── Provided data

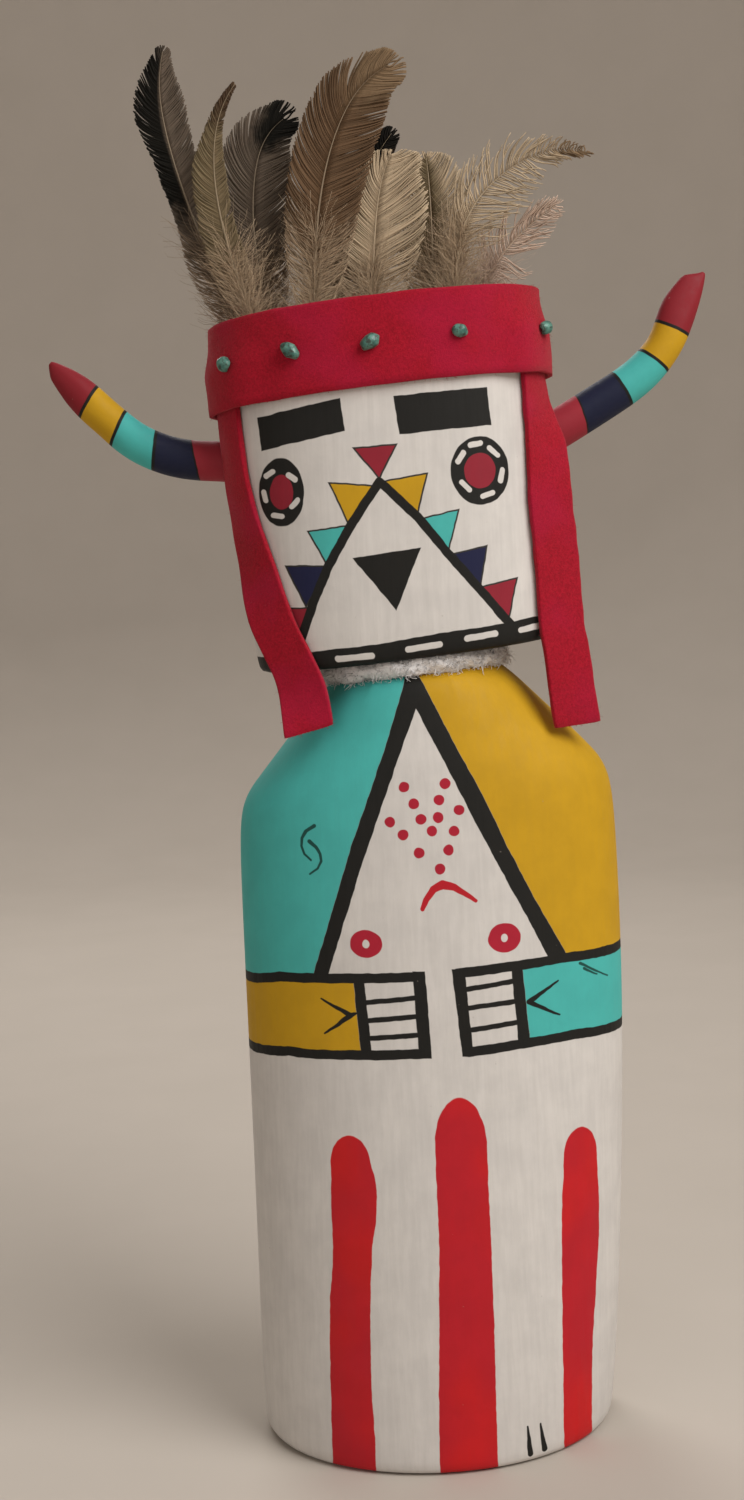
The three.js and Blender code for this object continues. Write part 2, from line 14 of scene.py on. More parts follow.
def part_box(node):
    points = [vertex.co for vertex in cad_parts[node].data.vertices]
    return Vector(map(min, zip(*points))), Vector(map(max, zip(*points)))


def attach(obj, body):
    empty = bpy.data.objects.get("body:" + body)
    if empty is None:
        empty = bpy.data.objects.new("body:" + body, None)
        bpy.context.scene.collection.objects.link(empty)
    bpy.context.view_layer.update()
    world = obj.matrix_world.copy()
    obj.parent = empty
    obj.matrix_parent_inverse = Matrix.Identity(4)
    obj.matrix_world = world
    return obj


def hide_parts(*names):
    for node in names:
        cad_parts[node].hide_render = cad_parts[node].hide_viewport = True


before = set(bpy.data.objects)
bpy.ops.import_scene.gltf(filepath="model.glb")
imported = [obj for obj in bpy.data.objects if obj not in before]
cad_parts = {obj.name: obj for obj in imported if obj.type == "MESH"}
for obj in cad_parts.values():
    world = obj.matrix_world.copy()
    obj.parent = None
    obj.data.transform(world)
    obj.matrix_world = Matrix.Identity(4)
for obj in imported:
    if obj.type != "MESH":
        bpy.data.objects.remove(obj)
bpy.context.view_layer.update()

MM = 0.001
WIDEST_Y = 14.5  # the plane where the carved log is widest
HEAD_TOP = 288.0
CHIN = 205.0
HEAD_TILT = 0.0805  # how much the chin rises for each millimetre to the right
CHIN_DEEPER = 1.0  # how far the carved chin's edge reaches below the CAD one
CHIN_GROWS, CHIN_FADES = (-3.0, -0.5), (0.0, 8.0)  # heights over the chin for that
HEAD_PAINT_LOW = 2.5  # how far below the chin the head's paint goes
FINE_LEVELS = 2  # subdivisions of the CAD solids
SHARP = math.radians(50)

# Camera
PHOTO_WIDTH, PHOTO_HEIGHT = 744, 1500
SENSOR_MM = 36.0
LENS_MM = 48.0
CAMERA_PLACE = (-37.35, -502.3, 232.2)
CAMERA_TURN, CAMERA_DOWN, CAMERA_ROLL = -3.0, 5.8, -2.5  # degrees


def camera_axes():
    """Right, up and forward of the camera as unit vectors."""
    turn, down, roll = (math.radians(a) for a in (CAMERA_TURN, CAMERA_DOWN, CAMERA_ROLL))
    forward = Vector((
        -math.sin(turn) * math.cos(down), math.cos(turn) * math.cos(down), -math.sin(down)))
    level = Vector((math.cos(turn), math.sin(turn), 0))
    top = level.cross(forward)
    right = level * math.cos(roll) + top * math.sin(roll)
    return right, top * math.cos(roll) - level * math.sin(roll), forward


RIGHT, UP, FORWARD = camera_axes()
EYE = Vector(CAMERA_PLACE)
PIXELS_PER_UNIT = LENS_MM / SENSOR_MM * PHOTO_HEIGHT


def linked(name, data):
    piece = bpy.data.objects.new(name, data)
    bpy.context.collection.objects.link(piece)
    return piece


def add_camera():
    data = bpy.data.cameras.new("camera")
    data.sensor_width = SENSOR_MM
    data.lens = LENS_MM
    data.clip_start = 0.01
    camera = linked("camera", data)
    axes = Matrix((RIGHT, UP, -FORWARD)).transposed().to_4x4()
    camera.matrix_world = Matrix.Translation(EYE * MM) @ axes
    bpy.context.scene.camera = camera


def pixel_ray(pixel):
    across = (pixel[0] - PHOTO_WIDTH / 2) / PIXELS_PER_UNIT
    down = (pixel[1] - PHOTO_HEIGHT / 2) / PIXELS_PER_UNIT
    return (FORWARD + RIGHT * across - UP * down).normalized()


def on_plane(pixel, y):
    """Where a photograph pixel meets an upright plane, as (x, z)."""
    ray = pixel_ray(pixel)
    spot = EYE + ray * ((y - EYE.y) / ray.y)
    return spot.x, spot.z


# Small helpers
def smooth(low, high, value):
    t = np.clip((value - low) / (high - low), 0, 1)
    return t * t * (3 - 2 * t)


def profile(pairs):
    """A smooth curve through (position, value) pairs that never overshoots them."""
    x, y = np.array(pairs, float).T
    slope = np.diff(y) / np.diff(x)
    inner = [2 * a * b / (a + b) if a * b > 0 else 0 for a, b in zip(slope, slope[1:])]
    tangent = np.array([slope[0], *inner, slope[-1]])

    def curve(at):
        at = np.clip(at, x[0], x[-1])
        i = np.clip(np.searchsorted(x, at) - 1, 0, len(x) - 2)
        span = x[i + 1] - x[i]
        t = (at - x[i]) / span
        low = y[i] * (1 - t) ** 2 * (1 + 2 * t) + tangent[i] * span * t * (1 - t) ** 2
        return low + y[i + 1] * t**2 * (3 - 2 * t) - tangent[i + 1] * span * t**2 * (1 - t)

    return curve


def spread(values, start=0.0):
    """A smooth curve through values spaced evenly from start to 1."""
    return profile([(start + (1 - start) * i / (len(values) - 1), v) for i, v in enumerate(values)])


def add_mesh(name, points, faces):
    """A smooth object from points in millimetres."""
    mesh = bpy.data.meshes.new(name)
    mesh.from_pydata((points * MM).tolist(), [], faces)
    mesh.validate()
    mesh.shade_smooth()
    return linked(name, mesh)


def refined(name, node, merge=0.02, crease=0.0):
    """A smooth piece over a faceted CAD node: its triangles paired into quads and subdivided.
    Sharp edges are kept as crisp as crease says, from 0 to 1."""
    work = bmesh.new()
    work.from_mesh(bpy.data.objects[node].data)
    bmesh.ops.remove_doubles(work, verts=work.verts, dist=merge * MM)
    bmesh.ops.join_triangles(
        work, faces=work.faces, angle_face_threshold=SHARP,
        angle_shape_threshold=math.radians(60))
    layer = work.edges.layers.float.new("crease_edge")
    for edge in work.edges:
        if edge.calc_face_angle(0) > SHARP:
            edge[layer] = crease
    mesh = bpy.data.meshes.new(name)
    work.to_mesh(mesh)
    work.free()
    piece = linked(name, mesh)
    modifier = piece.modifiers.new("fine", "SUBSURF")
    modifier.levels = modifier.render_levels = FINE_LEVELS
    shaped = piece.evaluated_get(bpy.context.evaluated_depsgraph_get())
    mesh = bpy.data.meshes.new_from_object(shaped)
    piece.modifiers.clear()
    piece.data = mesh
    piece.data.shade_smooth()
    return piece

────

▶ _Task brief_:
Select and copy every line of the material that holds the string "names".

▶ _Task output_:
def hide_parts(*names):
    for node in names:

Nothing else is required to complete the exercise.